(DATA SEGMENT)
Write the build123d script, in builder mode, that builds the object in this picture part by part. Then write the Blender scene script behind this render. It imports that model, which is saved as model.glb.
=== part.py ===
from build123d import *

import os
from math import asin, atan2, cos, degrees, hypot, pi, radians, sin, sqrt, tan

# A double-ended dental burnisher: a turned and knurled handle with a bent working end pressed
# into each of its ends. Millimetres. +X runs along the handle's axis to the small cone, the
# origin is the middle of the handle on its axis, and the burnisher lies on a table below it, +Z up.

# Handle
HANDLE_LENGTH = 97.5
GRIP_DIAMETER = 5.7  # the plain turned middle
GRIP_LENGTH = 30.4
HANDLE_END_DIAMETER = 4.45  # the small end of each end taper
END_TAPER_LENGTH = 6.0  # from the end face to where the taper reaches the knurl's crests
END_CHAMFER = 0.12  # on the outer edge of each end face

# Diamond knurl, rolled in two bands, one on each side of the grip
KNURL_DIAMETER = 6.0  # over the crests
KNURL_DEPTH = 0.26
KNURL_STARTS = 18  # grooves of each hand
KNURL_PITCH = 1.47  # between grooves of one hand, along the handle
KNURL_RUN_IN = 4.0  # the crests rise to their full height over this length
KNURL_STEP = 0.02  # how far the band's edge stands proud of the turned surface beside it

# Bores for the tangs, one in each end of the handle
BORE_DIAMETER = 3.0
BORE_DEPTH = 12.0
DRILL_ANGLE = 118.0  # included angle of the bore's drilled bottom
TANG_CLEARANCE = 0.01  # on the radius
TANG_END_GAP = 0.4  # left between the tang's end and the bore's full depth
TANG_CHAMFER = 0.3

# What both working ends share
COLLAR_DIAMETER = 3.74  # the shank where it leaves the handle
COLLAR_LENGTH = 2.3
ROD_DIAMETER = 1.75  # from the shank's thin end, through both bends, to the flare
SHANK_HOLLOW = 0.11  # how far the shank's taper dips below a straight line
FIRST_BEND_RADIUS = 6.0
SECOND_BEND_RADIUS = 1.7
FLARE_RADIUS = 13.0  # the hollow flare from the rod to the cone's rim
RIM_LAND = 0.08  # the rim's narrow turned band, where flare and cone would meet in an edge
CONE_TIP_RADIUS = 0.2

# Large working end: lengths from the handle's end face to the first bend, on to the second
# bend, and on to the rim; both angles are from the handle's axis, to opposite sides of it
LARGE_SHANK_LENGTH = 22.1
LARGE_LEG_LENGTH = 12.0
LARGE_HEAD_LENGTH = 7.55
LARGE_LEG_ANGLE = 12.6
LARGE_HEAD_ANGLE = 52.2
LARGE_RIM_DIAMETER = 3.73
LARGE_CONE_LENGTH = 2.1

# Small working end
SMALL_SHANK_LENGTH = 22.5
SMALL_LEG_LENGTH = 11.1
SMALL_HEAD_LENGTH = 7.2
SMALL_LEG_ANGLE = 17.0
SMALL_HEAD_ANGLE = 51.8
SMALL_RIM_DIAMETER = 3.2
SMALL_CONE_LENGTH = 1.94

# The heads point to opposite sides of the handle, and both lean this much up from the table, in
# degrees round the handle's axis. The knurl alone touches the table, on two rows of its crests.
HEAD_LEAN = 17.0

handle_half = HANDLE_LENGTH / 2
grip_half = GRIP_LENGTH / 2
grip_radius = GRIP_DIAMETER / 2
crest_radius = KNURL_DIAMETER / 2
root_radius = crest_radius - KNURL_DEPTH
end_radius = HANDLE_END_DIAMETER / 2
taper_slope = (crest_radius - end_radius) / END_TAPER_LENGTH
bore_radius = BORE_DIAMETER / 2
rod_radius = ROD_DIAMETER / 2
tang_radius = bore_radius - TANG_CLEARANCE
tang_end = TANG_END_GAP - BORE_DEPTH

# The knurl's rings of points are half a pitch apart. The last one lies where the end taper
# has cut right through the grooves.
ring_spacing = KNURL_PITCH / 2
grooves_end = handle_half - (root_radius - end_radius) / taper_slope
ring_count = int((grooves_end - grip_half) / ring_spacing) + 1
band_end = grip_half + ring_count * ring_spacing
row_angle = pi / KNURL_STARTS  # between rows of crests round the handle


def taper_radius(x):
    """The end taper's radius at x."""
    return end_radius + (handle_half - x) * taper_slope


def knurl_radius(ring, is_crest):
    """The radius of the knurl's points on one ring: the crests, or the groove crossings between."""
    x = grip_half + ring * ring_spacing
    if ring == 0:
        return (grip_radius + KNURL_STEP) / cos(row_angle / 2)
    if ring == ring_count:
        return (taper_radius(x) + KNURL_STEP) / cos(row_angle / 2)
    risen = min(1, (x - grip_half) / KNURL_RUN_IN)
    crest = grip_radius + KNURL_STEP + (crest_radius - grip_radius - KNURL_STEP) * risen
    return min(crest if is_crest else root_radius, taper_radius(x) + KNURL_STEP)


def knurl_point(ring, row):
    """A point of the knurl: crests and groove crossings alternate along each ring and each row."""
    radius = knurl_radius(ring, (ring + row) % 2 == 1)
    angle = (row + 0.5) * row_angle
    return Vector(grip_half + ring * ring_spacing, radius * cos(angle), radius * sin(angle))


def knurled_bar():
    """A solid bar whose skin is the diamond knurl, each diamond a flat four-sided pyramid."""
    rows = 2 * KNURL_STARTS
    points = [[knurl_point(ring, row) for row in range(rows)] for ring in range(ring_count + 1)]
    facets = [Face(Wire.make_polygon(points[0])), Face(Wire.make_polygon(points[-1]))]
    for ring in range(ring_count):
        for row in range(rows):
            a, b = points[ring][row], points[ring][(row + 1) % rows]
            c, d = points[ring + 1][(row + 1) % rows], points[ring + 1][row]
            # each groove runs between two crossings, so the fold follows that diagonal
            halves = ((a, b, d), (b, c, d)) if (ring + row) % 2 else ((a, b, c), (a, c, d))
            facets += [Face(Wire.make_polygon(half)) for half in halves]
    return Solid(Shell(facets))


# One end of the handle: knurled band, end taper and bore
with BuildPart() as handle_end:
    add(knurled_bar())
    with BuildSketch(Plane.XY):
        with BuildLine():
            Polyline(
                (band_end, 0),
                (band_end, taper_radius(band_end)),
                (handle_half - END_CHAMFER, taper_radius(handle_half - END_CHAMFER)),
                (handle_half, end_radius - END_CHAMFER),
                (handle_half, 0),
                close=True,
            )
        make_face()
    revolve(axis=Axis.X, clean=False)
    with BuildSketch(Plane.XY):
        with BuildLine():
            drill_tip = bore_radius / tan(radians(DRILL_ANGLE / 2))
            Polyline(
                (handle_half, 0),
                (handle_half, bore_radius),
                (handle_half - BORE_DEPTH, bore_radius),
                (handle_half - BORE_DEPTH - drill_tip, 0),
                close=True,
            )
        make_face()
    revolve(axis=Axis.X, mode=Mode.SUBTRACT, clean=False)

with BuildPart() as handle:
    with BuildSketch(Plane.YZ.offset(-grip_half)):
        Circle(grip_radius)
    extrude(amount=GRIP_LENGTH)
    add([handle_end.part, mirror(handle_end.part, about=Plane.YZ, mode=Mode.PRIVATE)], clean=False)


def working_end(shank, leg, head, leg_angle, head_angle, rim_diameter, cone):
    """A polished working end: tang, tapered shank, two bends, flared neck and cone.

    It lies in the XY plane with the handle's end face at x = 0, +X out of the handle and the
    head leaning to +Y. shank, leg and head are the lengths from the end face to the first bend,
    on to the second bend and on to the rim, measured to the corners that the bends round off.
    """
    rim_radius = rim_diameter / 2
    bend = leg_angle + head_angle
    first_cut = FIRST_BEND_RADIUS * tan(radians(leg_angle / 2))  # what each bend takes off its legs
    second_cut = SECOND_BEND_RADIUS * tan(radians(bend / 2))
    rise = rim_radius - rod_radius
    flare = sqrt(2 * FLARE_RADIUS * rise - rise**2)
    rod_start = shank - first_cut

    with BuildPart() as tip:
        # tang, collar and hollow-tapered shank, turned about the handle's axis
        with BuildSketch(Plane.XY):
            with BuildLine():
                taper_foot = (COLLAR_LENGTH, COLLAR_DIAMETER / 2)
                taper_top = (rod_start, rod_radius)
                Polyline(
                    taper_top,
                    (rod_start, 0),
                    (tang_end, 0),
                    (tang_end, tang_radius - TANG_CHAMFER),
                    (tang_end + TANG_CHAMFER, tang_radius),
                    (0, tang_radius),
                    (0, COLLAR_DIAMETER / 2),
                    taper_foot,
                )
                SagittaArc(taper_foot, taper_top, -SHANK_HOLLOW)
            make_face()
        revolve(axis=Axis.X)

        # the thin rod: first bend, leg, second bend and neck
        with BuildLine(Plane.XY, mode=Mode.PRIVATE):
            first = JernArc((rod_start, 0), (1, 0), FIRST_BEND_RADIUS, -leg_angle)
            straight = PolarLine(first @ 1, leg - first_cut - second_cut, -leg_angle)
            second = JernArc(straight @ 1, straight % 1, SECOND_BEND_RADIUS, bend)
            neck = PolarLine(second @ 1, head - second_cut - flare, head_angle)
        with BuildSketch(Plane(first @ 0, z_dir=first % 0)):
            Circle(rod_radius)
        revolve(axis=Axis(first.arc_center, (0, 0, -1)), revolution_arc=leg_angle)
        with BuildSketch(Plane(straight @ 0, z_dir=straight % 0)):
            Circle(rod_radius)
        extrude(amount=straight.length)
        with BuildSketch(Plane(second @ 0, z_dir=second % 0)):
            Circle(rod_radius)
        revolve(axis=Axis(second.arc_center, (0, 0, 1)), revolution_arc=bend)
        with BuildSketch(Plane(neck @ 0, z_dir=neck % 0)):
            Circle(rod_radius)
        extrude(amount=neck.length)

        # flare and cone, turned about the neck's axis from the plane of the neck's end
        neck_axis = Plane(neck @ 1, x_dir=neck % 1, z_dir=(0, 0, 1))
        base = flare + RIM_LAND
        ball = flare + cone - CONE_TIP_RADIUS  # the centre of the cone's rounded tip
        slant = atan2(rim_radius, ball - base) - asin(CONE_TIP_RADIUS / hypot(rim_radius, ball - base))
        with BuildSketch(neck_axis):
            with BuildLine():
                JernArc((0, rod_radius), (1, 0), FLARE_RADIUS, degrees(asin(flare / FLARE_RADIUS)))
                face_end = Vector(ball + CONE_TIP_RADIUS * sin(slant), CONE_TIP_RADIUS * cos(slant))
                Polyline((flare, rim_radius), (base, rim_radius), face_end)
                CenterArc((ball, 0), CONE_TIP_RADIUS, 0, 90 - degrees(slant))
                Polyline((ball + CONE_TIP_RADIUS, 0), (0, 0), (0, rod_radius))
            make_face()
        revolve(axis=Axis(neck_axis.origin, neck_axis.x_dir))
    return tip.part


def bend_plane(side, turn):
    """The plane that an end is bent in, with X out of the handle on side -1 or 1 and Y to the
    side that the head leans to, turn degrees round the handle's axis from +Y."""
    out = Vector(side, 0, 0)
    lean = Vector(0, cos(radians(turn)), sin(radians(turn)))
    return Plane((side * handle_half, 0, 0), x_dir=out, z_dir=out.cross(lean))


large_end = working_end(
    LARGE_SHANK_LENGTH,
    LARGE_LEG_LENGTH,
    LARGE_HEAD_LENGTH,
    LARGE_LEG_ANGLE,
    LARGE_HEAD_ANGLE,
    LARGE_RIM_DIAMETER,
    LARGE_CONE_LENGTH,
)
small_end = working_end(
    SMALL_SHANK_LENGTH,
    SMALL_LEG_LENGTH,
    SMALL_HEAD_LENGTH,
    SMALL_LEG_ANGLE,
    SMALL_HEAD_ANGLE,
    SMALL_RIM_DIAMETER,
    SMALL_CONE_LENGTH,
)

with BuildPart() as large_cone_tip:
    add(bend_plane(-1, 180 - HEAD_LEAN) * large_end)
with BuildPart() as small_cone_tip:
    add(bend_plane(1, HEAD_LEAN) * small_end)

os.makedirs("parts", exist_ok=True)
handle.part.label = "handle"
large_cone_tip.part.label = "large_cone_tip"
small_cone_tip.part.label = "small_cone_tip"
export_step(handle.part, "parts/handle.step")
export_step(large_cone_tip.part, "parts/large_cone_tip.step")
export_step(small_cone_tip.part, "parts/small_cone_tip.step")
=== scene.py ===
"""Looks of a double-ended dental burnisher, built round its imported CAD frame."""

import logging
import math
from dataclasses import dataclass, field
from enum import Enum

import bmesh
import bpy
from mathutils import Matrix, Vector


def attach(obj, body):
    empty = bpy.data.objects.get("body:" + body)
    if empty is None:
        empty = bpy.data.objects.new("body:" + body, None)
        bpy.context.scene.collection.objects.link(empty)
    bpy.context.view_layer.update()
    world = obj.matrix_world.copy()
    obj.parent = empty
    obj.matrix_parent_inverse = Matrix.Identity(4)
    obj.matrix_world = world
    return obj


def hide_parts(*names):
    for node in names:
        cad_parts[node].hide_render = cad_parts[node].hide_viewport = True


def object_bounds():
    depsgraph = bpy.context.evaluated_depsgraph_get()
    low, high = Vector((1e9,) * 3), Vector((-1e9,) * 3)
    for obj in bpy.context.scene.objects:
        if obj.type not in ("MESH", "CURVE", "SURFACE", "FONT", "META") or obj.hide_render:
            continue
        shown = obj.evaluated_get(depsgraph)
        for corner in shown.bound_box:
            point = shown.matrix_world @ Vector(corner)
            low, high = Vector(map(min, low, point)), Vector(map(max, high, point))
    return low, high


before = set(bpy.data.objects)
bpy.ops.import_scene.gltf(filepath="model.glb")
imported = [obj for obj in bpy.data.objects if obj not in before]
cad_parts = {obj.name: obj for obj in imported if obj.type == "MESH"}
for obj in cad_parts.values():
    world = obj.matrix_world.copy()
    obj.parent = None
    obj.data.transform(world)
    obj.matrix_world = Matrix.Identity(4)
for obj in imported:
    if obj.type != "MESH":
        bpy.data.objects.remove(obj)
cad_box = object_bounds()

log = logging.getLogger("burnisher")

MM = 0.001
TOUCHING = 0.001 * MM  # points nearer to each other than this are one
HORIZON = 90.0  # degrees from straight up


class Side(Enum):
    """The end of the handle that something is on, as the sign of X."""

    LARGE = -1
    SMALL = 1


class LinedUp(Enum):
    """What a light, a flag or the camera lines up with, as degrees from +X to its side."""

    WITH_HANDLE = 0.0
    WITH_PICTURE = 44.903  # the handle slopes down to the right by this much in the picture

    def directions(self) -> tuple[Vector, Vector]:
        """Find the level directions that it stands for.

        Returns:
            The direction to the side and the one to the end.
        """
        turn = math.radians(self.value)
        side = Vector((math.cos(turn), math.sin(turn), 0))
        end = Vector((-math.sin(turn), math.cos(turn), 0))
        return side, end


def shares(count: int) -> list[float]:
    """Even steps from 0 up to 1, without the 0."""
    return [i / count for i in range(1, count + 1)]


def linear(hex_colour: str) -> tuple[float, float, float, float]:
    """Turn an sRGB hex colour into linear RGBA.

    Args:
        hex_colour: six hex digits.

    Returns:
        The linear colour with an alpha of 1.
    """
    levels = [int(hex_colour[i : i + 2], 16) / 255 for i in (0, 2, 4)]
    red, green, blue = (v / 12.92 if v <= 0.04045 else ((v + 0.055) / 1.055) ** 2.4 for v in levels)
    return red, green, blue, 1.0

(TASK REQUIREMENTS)
Give again the lines from the one with "return tip.part" to the one with "depsgraph = bpy.context.evaluated_depsgraph_get()", both lines included, exactly and with no other line.

(RESPONSE)
    return tip.part


def bend_plane(side, turn):
    """The plane that an end is bent in, with X out of the handle on side -1 or 1 and Y to the
    side that the head leans to, turn degrees round the handle's axis from +Y."""
    out = Vector(side, 0, 0)
    lean = Vector(0, cos(radians(turn)), sin(radians(turn)))
    return Plane((side * handle_half, 0, 0), x_dir=out, z_dir=out.cross(lean))


large_end = working_end(
    LARGE_SHANK_LENGTH,
    LARGE_LEG_LENGTH,
    LARGE_HEAD_LENGTH,
    LARGE_LEG_ANGLE,
    LARGE_HEAD_ANGLE,
    LARGE_RIM_DIAMETER,
    LARGE_CONE_LENGTH,
)
small_end = working_end(
    SMALL_SHANK_LENGTH,
    SMALL_LEG_LENGTH,
    SMALL_HEAD_LENGTH,
    SMALL_LEG_ANGLE,
    SMALL_HEAD_ANGLE,
    SMALL_RIM_DIAMETER,
    SMALL_CONE_LENGTH,
)

with BuildPart() as large_cone_tip:
    add(bend_plane(-1, 180 - HEAD_LEAN) * large_end)
with BuildPart() as small_cone_tip:
    add(bend_plane(1, HEAD_LEAN) * small_end)

os.makedirs("parts", exist_ok=True)
handle.part.label = "handle"
large_cone_tip.part.label = "large_cone_tip"
small_cone_tip.part.label = "small_cone_tip"
export_step(handle.part, "parts/handle.step")
export_step(large_cone_tip.part, "parts/large_cone_tip.step")
export_step(small_cone_tip.part, "parts/small_cone_tip.step")
=== scene.py ===
"""Looks of a double-ended dental burnisher, built round its imported CAD frame."""

import logging
import math
from dataclasses import dataclass, field
from enum import Enum

import bmesh
import bpy
from mathutils import Matrix, Vector


def attach(obj, body):
    empty = bpy.data.objects.get("body:" + body)
    if empty is None:
        empty = bpy.data.objects.new("body:" + body, None)
        bpy.context.scene.collection.objects.link(empty)
    bpy.context.view_layer.update()
    world = obj.matrix_world.copy()
    obj.parent = empty
    obj.matrix_parent_inverse = Matrix.Identity(4)
    obj.matrix_world = world
    return obj


def hide_parts(*names):
    for node in names:
        cad_parts[node].hide_render = cad_parts[node].hide_viewport = True


def object_bounds():
    depsgraph = bpy.context.evaluated_depsgraph_get()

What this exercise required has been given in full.